How does one learn to love? First a person must realise his or her own loveableness. This is done by seeing with God’s eyes, not the world’s. To the world, most people are nobodies. But to God, nobody is a nobody. Everybody is a somebody because God made each and every one of us in love. To know and appreciate one’s uniqueness and loveableness is the first step toward loving God.

Secondly, one must know that he or she owns nothing but his or her sins, as St. Francis said. This Therese knew in a profound way. Not only was she content with this knowledge, she delighted in it. She was nothing. God was All.

Then, one must realise that the All died for the nothing so that the nothing would come to possess the All. Through no merits of ours, Christ left heaven to assume human nature—the All becoming a nobody—to die as a nobody so that we who are nobodies to the world might possess all that is possible in heaven. Who can match this Love? Who cannot love this Love? And only this Eternal Love can love us more than we can possibly love Him.
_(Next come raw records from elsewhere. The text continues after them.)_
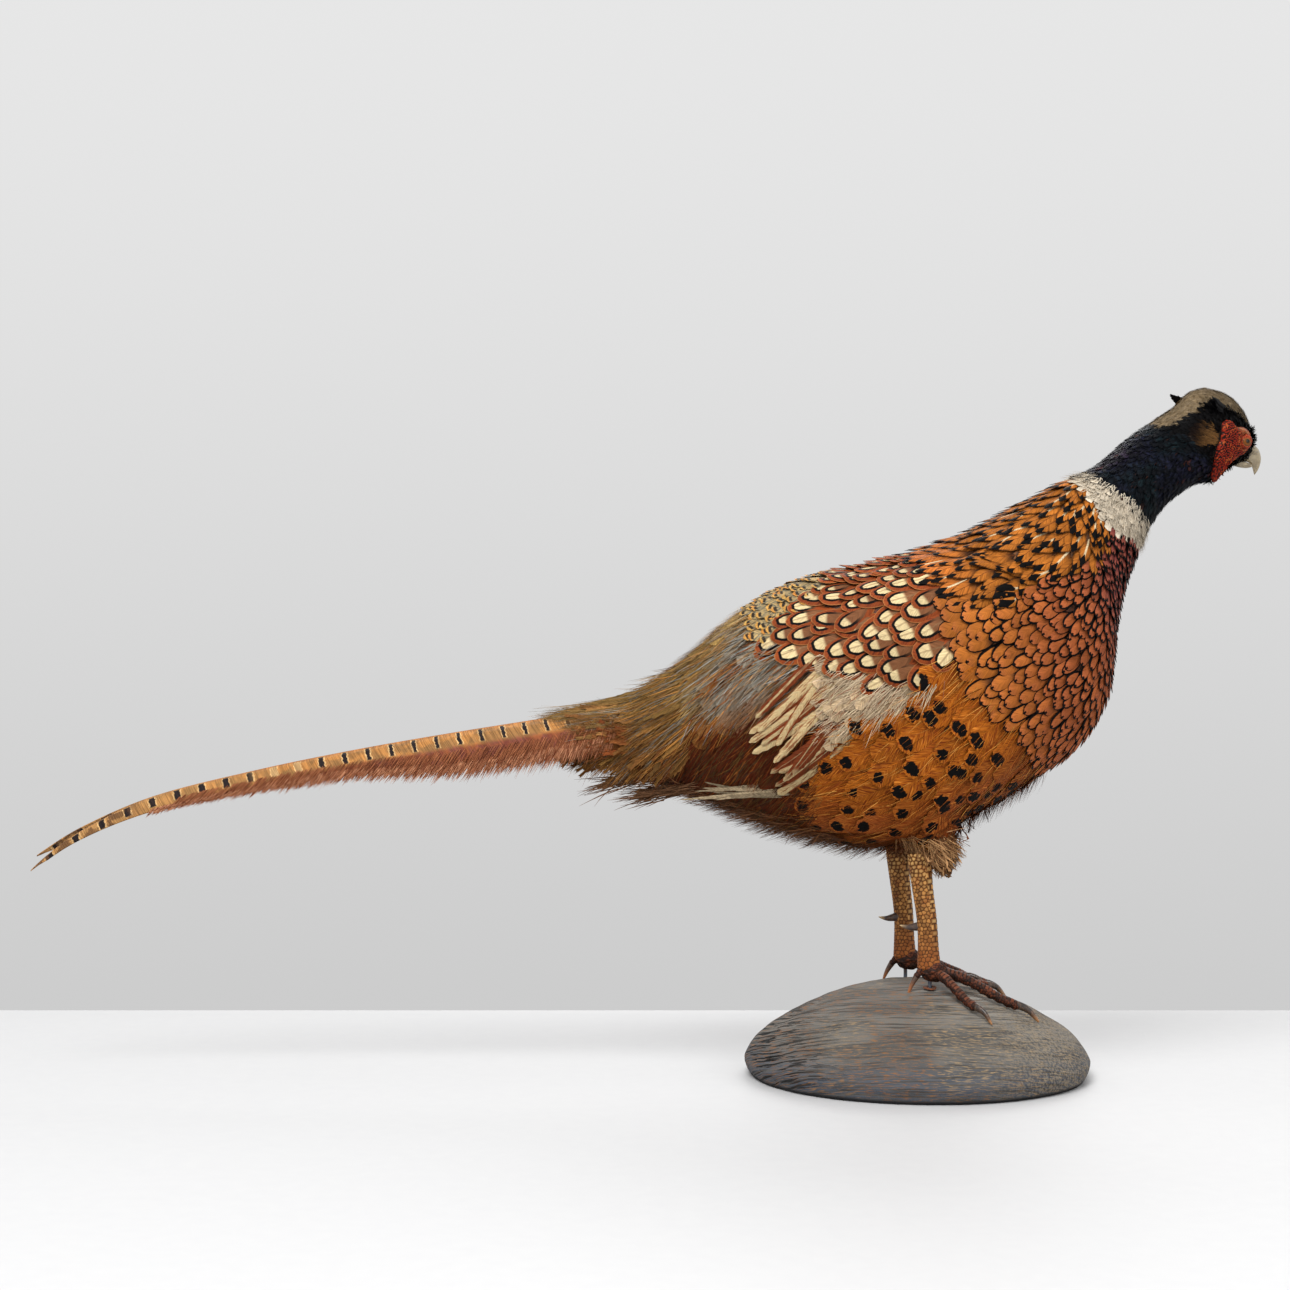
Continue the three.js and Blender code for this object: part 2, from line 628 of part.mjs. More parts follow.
for (const leg of LEGS) {
  const shank = tarsus(leg, GAP);
  add("thigh_" + leg.side, "down", cutBy(thigh(leg), [trunkGrown, shank]));
  add("tarsus_" + leg.side, "leg", tarsus(leg));
  add("spur_" + leg.side, "claw", cutBy(spur(leg), [shank]));
  const done = [shank, wire(leg, GAP)];
  for (const toe of [...TOES, HIND_TOE]) {
    add(`toe_${leg.side}_${toe.name}`, "leg", cutBy(toeShape(leg, toe), done));
    add(`claw_${leg.side}_${toe.name}`, "claw", claw(leg, toe));
    done.push(toeShape(leg, toe, GAP));
  }
  add("wire_" + leg.side, "wire", wire(leg));
}
add("washer_right", "wire", washer(LEGS[0]));

export default bird;
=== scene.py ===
# %% [markdown]
# # A mounted cock pheasant
#
# This lesson dresses a finished construction model, which gives the outline of every part at its real size. We add
# what an eye looks at: feathers, scales, horn, glass and old paint. Everything is in metres, with +X the way the
# bird faces and +Z up.

import math
from types import SimpleNamespace

import bpy
import numpy as np
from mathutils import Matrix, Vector
from mathutils.bvhtree import BVHTree


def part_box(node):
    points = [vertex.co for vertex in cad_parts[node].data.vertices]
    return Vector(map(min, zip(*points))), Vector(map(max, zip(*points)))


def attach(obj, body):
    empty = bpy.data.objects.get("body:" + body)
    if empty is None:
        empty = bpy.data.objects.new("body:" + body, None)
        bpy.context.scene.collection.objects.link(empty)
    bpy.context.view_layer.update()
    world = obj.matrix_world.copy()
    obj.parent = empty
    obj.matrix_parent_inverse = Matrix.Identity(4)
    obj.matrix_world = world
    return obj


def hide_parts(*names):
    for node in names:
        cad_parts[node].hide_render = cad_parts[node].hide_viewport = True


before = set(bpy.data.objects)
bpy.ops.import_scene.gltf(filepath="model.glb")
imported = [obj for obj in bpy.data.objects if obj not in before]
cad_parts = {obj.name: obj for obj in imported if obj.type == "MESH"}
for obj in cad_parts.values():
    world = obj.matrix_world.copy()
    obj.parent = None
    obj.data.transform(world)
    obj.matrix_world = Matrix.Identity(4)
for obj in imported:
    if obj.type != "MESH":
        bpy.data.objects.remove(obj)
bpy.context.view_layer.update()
MM = 0.001
rng = np.random.default_rng(7)

# %% [markdown]
# ## Camera
#
# The camera stands level with the bird's back, a metre and a half to its right. A long lens keeps the near and the
# far side at nearly the same scale.


# %% Camera
def add_object(name, data):
    """An object with its data, placed in the scene."""
    made = bpy.data.objects.new(name, data)
    bpy.context.scene.collection.objects.link(made)
    return made


FRAME_PIXELS = 1290
FOCAL_PIXELS = 2381
SENSOR = 36.0
camera = add_object("camera", bpy.data.cameras.new("camera"))
camera.location = (-0.171, -1.5, 0.270)
camera.rotation_euler = (math.radians(90), 0, 0)
camera.data.sensor_width = SENSOR
camera.data.lens = SENSOR * FOCAL_PIXELS / FRAME_PIXELS
bpy.context.scene.camera = camera
print("lens", round(camera.data.lens, 1), "mm")

# %% [markdown]
# ## Light and floor
#
# Big soft lamps let dark feathers show their edges: one high on the left, a weaker one on the right, and one behind
# for the outline. The floor is a white table top that ends behind the base.


# %% Lamps, world and table
def add_lamp(name, place, aim, size, watts):
    """A square soft lamp at a place, turned to shine on a point."""
    lamp = add_object(name, bpy.data.lights.new(name, "AREA"))
    lamp.data.size = size
    lamp.data.energy = watts
    lamp.location = place
    lamp.rotation_euler = (Vector(aim) - Vector(place)).to_track_quat("-Z", "Y").to_euler()


LIT_POINT = (-0.05, 0, 0.25)
add_lamp("key_lamp", (-0.5, -1.1, 1.7), LIT_POINT, 0.9, 32)
add_lamp("fill_lamp", (1.3, -1.2, 0.8), LIT_POINT, 1.0, 5)
add_lamp("back_lamp", (0.3, 1.5, 1.5), LIT_POINT, 1.2, 14)

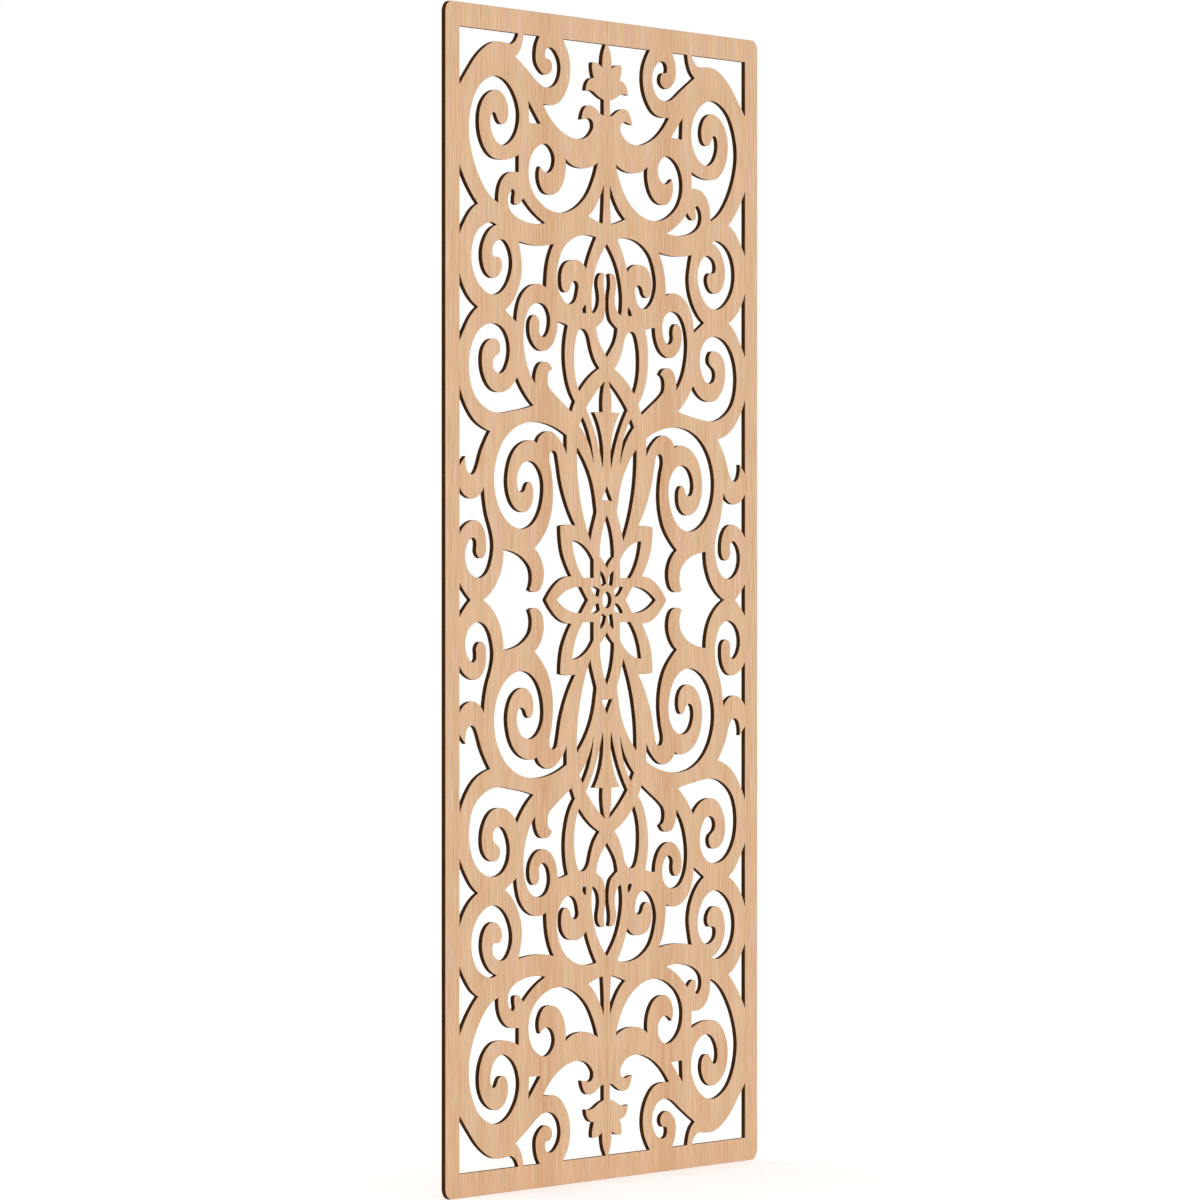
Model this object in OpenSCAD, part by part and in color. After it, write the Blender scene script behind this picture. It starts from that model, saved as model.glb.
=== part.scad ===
// Fretwork wall panel: one thin board, veneered on both faces and cut
// through with a scrollwork ornament that is the same in all four quarters.
// The front faces -Y, +Z is up, and the origin is the middle of the back face.

/* [Panel] */
// Width over the outside of the border
panel_w = 797; // [700:1:1200]
// Height over the outside of the border
panel_h = 1626; // [1200:1:2400]
// Thickness of the finished board, both veneers included
panel_t = 6.35; // [4:0.05:19]
// Radius of the four outer corners
corner_r = 15.5; // [1:0.5:30]

/* [Border] */
// Width of the two upright sides of the border
stile_w = 34; // [20:0.5:60]
// Width of the top and the bottom of the border
rail_w = 33; // [20:0.5:60]

/* [Rosette] */
// Radius of the hole in the middle of the rosette
eye_r = 11.5; // [8:0.5:14]

/* [Veneer] */
// Thickness of each veneer
veneer_t = 0.6; // [0.4:0.1:1.5]

/* [Hidden] */
// Inner edges of the border round the ornament as it was drawn, from the centre
side = 364.5;
top = 780;
drawn = [side, top];
// Width of a full leaf of veneer in that drawing; the first seam is on the centre line
seam_step = 156;
// Leaves on one face, the two at the sides cut narrower by the edge of the board
leaves = 6;
// Half of the opening in the border, and how far it stretches the drawing
open = [panel_w / 2 - stile_w, panel_h / 2 - rail_w];
fit = [open.x / drawn.x, open.y / drawn.y];
// Most that a curve may turn within one facet, and most that it may bow away from it
facet_turn = 18;
facet_bow = 0.4;
$fa = 6;
$fs = 0.5;

// Smooth curves. A stretch is a list of points that one smooth curve runs
// through. An outline is a list of rows: the first row is the point where it
// starts, and every other row is a stretch that carries on from the row
// before it, with a sharp corner between the two. A straight line closes an
// outline that doesn't end where it starts.

function unit(v) = v / norm(v);
function turn(u, v) = acos(max(-1, min(1, u * v)));
function flip(t, along) = 2 * (t * along) * along - t;

// Direction of the circle through a, b and c as it passes b
function through(a, b, c) =
    let (u = b - a, v = c - b)
    unit(u / (u * u) + v / (v * v));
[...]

When a person loves the All with a total love, nothing becomes too difficult or unbearable. Everything that happens is embraced, not because everything is agreeable or understandable but because everything comes from God who is Love. And Love is only able to give what is good, whether we see or comprehend the good or not. In the great vortex of Love, God can transform everything into our good. God can use everything to promote our sanctity and our union with Him. We need only become a trusting flower in the hand of Almighty God or a little ball that He may play with or lay aside at will. To trust in this Almighty God of Love and to totally love Him is the secret of Therese’s sanctity. It is the way for all the everybodies and somebodies, all the no-ones and anyones, to become someones with a big ‘S’ - to become saints.